GIVEN TASK - Extract every line of the material below and reproduce it faithfully.

----

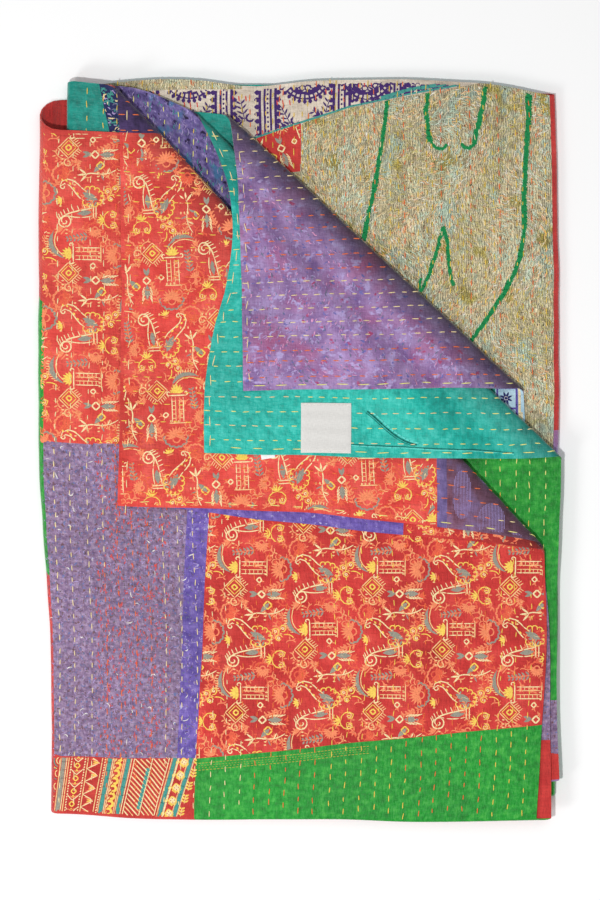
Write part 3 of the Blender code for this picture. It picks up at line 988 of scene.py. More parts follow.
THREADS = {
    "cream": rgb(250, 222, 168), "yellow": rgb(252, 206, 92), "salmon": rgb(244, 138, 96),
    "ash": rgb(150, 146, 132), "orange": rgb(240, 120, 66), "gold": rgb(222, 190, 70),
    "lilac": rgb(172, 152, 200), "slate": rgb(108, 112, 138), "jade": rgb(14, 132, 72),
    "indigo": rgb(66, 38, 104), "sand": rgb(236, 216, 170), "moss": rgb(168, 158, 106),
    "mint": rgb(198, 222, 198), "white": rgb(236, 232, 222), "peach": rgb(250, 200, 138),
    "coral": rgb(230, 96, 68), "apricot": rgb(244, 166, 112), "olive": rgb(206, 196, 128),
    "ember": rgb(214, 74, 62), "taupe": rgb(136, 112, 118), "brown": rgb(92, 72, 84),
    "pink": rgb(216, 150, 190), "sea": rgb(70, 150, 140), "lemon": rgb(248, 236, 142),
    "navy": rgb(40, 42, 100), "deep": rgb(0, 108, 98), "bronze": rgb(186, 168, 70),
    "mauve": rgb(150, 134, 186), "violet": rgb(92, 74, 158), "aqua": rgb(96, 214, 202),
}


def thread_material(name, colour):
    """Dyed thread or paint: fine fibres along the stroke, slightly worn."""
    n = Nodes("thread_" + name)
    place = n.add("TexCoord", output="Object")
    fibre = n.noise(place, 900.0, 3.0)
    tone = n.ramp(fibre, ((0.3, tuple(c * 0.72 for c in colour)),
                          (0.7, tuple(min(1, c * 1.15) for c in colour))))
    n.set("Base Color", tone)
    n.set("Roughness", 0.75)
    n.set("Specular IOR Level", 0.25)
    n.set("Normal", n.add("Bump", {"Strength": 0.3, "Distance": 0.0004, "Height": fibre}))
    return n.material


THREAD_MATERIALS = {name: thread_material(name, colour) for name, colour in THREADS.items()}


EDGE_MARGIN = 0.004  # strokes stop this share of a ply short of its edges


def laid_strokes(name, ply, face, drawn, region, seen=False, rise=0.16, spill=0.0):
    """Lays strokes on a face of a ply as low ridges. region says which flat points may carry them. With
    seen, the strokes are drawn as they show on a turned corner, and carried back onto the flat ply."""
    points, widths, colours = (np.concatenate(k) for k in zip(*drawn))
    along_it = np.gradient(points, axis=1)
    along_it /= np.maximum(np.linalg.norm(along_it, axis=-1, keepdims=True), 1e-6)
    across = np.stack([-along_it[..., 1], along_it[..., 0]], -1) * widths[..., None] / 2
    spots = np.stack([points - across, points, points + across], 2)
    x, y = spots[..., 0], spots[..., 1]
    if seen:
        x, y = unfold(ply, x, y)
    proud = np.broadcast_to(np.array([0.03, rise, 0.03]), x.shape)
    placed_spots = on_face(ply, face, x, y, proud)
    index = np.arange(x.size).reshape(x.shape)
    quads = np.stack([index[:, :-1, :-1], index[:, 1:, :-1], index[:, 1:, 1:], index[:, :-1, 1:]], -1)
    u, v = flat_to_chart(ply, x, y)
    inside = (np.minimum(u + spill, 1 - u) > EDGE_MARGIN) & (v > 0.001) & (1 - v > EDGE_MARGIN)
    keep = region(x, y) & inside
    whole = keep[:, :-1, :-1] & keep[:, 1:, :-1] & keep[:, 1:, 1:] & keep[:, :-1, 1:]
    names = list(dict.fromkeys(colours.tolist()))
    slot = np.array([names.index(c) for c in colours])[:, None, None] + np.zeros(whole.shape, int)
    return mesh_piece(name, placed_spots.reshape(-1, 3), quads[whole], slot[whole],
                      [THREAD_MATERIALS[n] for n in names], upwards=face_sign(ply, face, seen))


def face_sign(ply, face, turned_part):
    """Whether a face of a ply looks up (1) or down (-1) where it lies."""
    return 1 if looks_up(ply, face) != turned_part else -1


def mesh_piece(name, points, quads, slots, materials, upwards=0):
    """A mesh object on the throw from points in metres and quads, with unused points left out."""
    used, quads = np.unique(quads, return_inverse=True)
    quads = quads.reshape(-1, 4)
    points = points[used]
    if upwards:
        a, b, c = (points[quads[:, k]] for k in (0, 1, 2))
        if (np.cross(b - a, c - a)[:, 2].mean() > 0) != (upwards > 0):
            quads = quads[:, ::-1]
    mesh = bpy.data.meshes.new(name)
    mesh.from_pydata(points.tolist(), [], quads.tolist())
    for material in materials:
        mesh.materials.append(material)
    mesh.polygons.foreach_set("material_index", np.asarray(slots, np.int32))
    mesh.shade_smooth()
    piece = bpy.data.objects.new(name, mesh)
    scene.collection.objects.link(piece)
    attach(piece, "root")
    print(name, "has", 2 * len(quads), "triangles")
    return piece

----

RESPONSE FOR THIS EXERCISE -
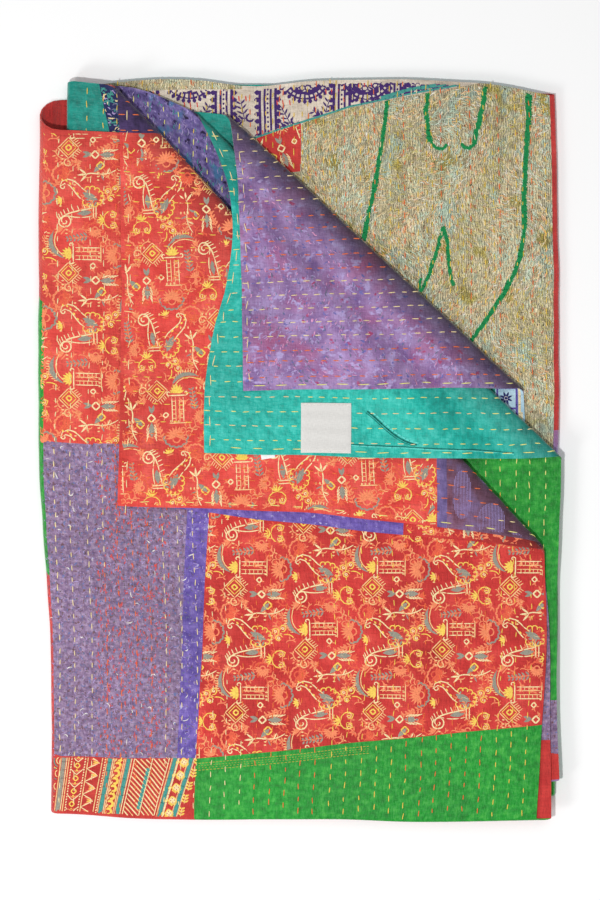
Write part 3 of the Blender code for this picture. It picks up at line 988 of scene.py. More parts follow.
THREADS = {
    "cream": rgb(250, 222, 168), "yellow": rgb(252, 206, 92), "salmon": rgb(244, 138, 96),
    "ash": rgb(150, 146, 132), "orange": rgb(240, 120, 66), "gold": rgb(222, 190, 70),
    "lilac": rgb(172, 152, 200), "slate": rgb(108, 112, 138), "jade": rgb(14, 132, 72),
    "indigo": rgb(66, 38, 104), "sand": rgb(236, 216, 170), "moss": rgb(168, 158, 106),
    "mint": rgb(198, 222, 198), "white": rgb(236, 232, 222), "peach": rgb(250, 200, 138),
    "coral": rgb(230, 96, 68), "apricot": rgb(244, 166, 112), "olive": rgb(206, 196, 128),
    "ember": rgb(214, 74, 62), "taupe": rgb(136, 112, 118), "brown": rgb(92, 72, 84),
    "pink": rgb(216, 150, 190), "sea": rgb(70, 150, 140), "lemon": rgb(248, 236, 142),
    "navy": rgb(40, 42, 100), "deep": rgb(0, 108, 98), "bronze": rgb(186, 168, 70),
    "mauve": rgb(150, 134, 186), "violet": rgb(92, 74, 158), "aqua": rgb(96, 214, 202),
}


def thread_material(name, colour):
    """Dyed thread or paint: fine fibres along the stroke, slightly worn."""
    n = Nodes("thread_" + name)
    place = n.add("TexCoord", output="Object")
    fibre = n.noise(place, 900.0, 3.0)
    tone = n.ramp(fibre, ((0.3, tuple(c * 0.72 for c in colour)),
                          (0.7, tuple(min(1, c * 1.15) for c in colour))))
    n.set("Base Color", tone)
    n.set("Roughness", 0.75)
    n.set("Specular IOR Level", 0.25)
    n.set("Normal", n.add("Bump", {"Strength": 0.3, "Distance": 0.0004, "Height": fibre}))
    return n.material


THREAD_MATERIALS = {name: thread_material(name, colour) for name, colour in THREADS.items()}


EDGE_MARGIN = 0.004  # strokes stop this share of a ply short of its edges


def laid_strokes(name, ply, face, drawn, region, seen=False, rise=0.16, spill=0.0):
    """Lays strokes on a face of a ply as low ridges. region says which flat points may carry them. With
    seen, the strokes are drawn as they show on a turned corner, and carried back onto the flat ply."""
    points, widths, colours = (np.concatenate(k) for k in zip(*drawn))
    along_it = np.gradient(points, axis=1)
    along_it /= np.maximum(np.linalg.norm(along_it, axis=-1, keepdims=True), 1e-6)
    across = np.stack([-along_it[..., 1], along_it[..., 0]], -1) * widths[..., None] / 2
    spots = np.stack([points - across, points, points + across], 2)
    x, y = spots[..., 0], spots[..., 1]
    if seen:
        x, y = unfold(ply, x, y)
    proud = np.broadcast_to(np.array([0.03, rise, 0.03]), x.shape)
    placed_spots = on_face(ply, face, x, y, proud)
    index = np.arange(x.size).reshape(x.shape)
    quads = np.stack([index[:, :-1, :-1], index[:, 1:, :-1], index[:, 1:, 1:], index[:, :-1, 1:]], -1)
    u, v = flat_to_chart(ply, x, y)
    inside = (np.minimum(u + spill, 1 - u) > EDGE_MARGIN) & (v > 0.001) & (1 - v > EDGE_MARGIN)
    keep = region(x, y) & inside
    whole = keep[:, :-1, :-1] & keep[:, 1:, :-1] & keep[:, 1:, 1:] & keep[:, :-1, 1:]
    names = list(dict.fromkeys(colours.tolist()))
    slot = np.array([names.index(c) for c in colours])[:, None, None] + np.zeros(whole.shape, int)
    return mesh_piece(name, placed_spots.reshape(-1, 3), quads[whole], slot[whole],
                      [THREAD_MATERIALS[n] for n in names], upwards=face_sign(ply, face, seen))


def face_sign(ply, face, turned_part):
    """Whether a face of a ply looks up (1) or down (-1) where it lies."""
    return 1 if looks_up(ply, face) != turned_part else -1


def mesh_piece(name, points, quads, slots, materials, upwards=0):
    """A mesh object on the throw from points in metres and quads, with unused points left out."""
    used, quads = np.unique(quads, return_inverse=True)
    quads = quads.reshape(-1, 4)
    points = points[used]
    if upwards:
        a, b, c = (points[quads[:, k]] for k in (0, 1, 2))
        if (np.cross(b - a, c - a)[:, 2].mean() > 0) != (upwards > 0):
            quads = quads[:, ::-1]
    mesh = bpy.data.meshes.new(name)
    mesh.from_pydata(points.tolist(), [], quads.tolist())
    for material in materials:
        mesh.materials.append(material)
    mesh.polygons.foreach_set("material_index", np.asarray(slots, np.int32))
    mesh.shade_smooth()
    piece = bpy.data.objects.new(name, mesh)
    scene.collection.objects.link(piece)
    attach(piece, "root")
    print(name, "has", 2 * len(quads), "triangles")
    return piece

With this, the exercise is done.